SET TASK: Repeat the material exactly as it appears.

DATA EXCERPT:
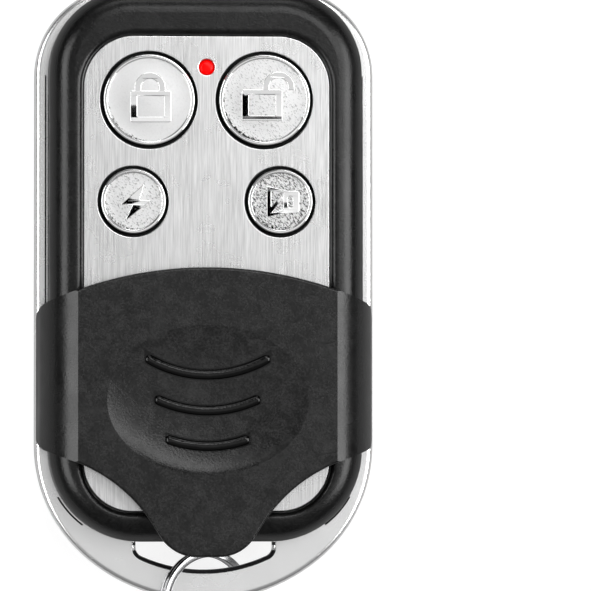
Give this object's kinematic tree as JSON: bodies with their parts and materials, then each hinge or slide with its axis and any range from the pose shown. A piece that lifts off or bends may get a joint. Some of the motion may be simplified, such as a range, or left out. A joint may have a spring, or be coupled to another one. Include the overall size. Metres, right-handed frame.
{
  "type": "wireless remote control",
  "caption": "Hand-held wireless remote control with round push buttons, an indicator light, a cover that slides over the buttons, and a split key ring through its tail.",
  "frame": {"origin": "on the flat back, on the centre line, at the middle of the case's length", "axes": "+Z out of the button face, +Y from the key ring to the top end, +X to the right as the buttons are looked at"},
  "size_m": [0.034, 0.0675, 0.0138],
  "materials": {
    "plated_shell": "bright nickel and chrome plating over the moulded back shell, faintly hazed",
    "black_frame": "black moulded rim with a soft gloss and a fine mottle",
    "brushed_plate": "satin plate brushed lengthwise in fine streaks",
    "black_cover": "black moulded cover with a soft gloss and a fine mottle",
    "plated_button": "plated cap with a polished rim and sign on a finely blasted field",
    "ring_steel": "polished flat-wire steel with drawing lines along the turns",
    "red_light": "clear red plastic with a smooth domed end",
    "board_laminate": "green lacquered glass laminate",
    "white_ceramic": "white moulded package",
    "battery_jacket": "plain dark printed sleeve with a bare metal end",
    "sprung_contact": "nickel-plated spring strip",
    "chip_moulding": "black epoxy package with tinned legs",
    "tinned_metal": "tinned steel",
    "trimmer_body": "cream ceramic",
    "coil_moulding": "dipped lacquer",
    "resistor_body": "black fired film",
    "capacitor_body": "tan ceramic",
    "screw_steel": "zinc-plated steel",
    "switch_moulding": "black moulded plastic",
    "dome_steel": "thin spring steel"
  },
  "bodies": {
    "case": {"back_shell": "plated_shell", "front_frame": "black_frame", "face_plate": "brushed_plate", "circuit_board": "board_laminate", "led_chip": "white_ceramic", "led_light_pipe": "red_light", "battery": "battery_jacket", "battery_contact_plus": "sprung_contact", "battery_contact_minus": "sprung_contact", "encoder_chip": "chip_moulding", "rf_transistor": "chip_moulding", "saw_resonator": "tinned_metal", "trimmer_capacitor": "trimmer_body", "rf_coil": "coil_moulding", "resistors": "resistor_body", "capacitors": "capacitor_body", "switch_leads": "tinned_metal", "case_screws": "screw_steel", "board_screws": "screw_steel", "lock_switch_base": "switch_moulding", "lock_switch_cover": "tinned_metal", "lock_switch_dome": "dome_steel", "unlock_switch_base": "switch_moulding", "unlock_switch_cover": "tinned_metal", "unlock_switch_dome": "dome_steel", "bolt_switch_base": "switch_moulding", "bolt_switch_cover": "tinned_metal", "bolt_switch_dome": "dome_steel", "speaker_switch_base": "switch_moulding", "speaker_switch_cover": "tinned_metal", "speaker_switch_dome": "dome_steel"},
    "cover": {"slide_cover": "black_cover"},
    "ring": {"key_ring": "ring_steel"},
    "lock_key": {"lock_button": "plated_button", "lock_switch_stem": "switch_moulding"},
    "unlock_key": {"unlock_button": "plated_button", "unlock_switch_stem": "switch_moulding"},
    "bolt_key": {"bolt_button": "plated_button", "bolt_switch_stem": "switch_moulding"},
    "speaker_key": {"speaker_button": "plated_button", "speaker_switch_stem": "switch_moulding"}
  },
  "joints": [
    {"name": "cover_slide", "type": "slide", "parent": "case", "child": "cover", "axis": [0, 1, 0], "range_m": [0, 0.023]},
    {"name": "ring_swing", "type": "hinge", "parent": "case", "child": "ring", "pos_m": [0, -0.0288, 0.00505], "axis": [1, 0, 0], "range_deg": [-45, 45]},
    {"name": "lock_press", "type": "slide", "parent": "case", "child": "lock_key", "axis": [0, 0, -1], "range_m": [0, 0.00025], "stiffness_N_per_m": 8000},
    {"name": "unlock_press", "type": "slide", "parent": "case", "child": "unlock_key", "axis": [0, 0, -1], "range_m": [0, 0.00025], "stiffness_N_per_m": 8000},
    {"name": "bolt_press", "type": "slide", "parent": "case", "child": "bolt_key", "axis": [0, 0, -1], "range_m": [0, 0.00025], "stiffness_N_per_m": 8000},
    {"name": "speaker_press", "type": "slide", "parent": "case", "child": "speaker_key", "axis": [0, 0, -1], "range_m": [0, 0.00025], "stiffness_N_per_m": 8000}
  ]
}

ANSWER TO THIS EXERCISE:
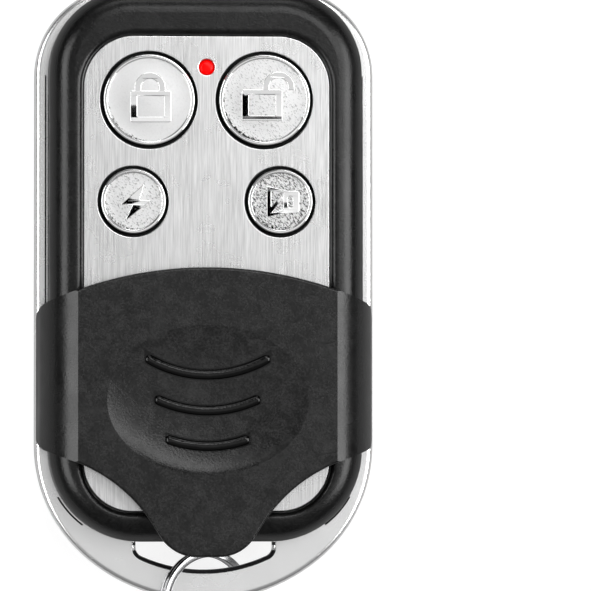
Give this object's kinematic tree as JSON: bodies with their parts and materials, then each hinge or slide with its axis and any range from the pose shown. A piece that lifts off or bends may get a joint. Some of the motion may be simplified, such as a range, or left out. A joint may have a spring, or be coupled to another one. Include the overall size. Metres, right-handed frame.
{
  "type": "wireless remote control",
  "caption": "Hand-held wireless remote control with round push buttons, an indicator light, a cover that slides over the buttons, and a split key ring through its tail.",
  "frame": {"origin": "on the flat back, on the centre line, at the middle of the case's length", "axes": "+Z out of the button face, +Y from the key ring to the top end, +X to the right as the buttons are looked at"},
  "size_m": [0.034, 0.0675, 0.0138],
  "materials": {
    "plated_shell": "bright nickel and chrome plating over the moulded back shell, faintly hazed",
    "black_frame": "black moulded rim with a soft gloss and a fine mottle",
    "brushed_plate": "satin plate brushed lengthwise in fine streaks",
    "black_cover": "black moulded cover with a soft gloss and a fine mottle",
    "plated_button": "plated cap with a polished rim and sign on a finely blasted field",
    "ring_steel": "polished flat-wire steel with drawing lines along the turns",
    "red_light": "clear red plastic with a smooth domed end",
    "board_laminate": "green lacquered glass laminate",
    "white_ceramic": "white moulded package",
    "battery_jacket": "plain dark printed sleeve with a bare metal end",
    "sprung_contact": "nickel-plated spring strip",
    "chip_moulding": "black epoxy package with tinned legs",
    "tinned_metal": "tinned steel",
    "trimmer_body": "cream ceramic",
    "coil_moulding": "dipped lacquer",
    "resistor_body": "black fired film",
    "capacitor_body": "tan ceramic",
    "screw_steel": "zinc-plated steel",
    "switch_moulding": "black moulded plastic",
    "dome_steel": "thin spring steel"
  },
  "bodies": {
    "case": {"back_shell": "plated_shell", "front_frame": "black_frame", "face_plate": "brushed_plate", "circuit_board": "board_laminate", "led_chip": "white_ceramic", "led_light_pipe": "red_light", "battery": "battery_jacket", "battery_contact_plus": "sprung_contact", "battery_contact_minus": "sprung_contact", "encoder_chip": "chip_moulding", "rf_transistor": "chip_moulding", "saw_resonator": "tinned_metal", "trimmer_capacitor": "trimmer_body", "rf_coil": "coil_moulding", "resistors": "resistor_body", "capacitors": "capacitor_body", "switch_leads": "tinned_metal", "case_screws": "screw_steel", "board_screws": "screw_steel", "lock_switch_base": "switch_moulding", "lock_switch_cover": "tinned_metal", "lock_switch_dome": "dome_steel", "unlock_switch_base": "switch_moulding", "unlock_switch_cover": "tinned_metal", "unlock_switch_dome": "dome_steel", "bolt_switch_base": "switch_moulding", "bolt_switch_cover": "tinned_metal", "bolt_switch_dome": "dome_steel", "speaker_switch_base": "switch_moulding", "speaker_switch_cover": "tinned_metal", "speaker_switch_dome": "dome_steel"},
    "cover": {"slide_cover": "black_cover"},
    "ring": {"key_ring": "ring_steel"},
    "lock_key": {"lock_button": "plated_button", "lock_switch_stem": "switch_moulding"},
    "unlock_key": {"unlock_button": "plated_button", "unlock_switch_stem": "switch_moulding"},
    "bolt_key": {"bolt_button": "plated_button", "bolt_switch_stem": "switch_moulding"},
    "speaker_key": {"speaker_button": "plated_button", "speaker_switch_stem": "switch_moulding"}
  },
  "joints": [
    {"name": "cover_slide", "type": "slide", "parent": "case", "child": "cover", "axis": [0, 1, 0], "range_m": [0, 0.023]},
    {"name": "ring_swing", "type": "hinge", "parent": "case", "child": "ring", "pos_m": [0, -0.0288, 0.00505], "axis": [1, 0, 0], "range_deg": [-45, 45]},
    {"name": "lock_press", "type": "slide", "parent": "case", "child": "lock_key", "axis": [0, 0, -1], "range_m": [0, 0.00025], "stiffness_N_per_m": 8000},
    {"name": "unlock_press", "type": "slide", "parent": "case", "child": "unlock_key", "axis": [0, 0, -1], "range_m": [0, 0.00025], "stiffness_N_per_m": 8000},
    {"name": "bolt_press", "type": "slide", "parent": "case", "child": "bolt_key", "axis": [0, 0, -1], "range_m": [0, 0.00025], "stiffness_N_per_m": 8000},
    {"name": "speaker_press", "type": "slide", "parent": "case", "child": "speaker_key", "axis": [0, 0, -1], "range_m": [0, 0.00025], "stiffness_N_per_m": 8000}
  ]
}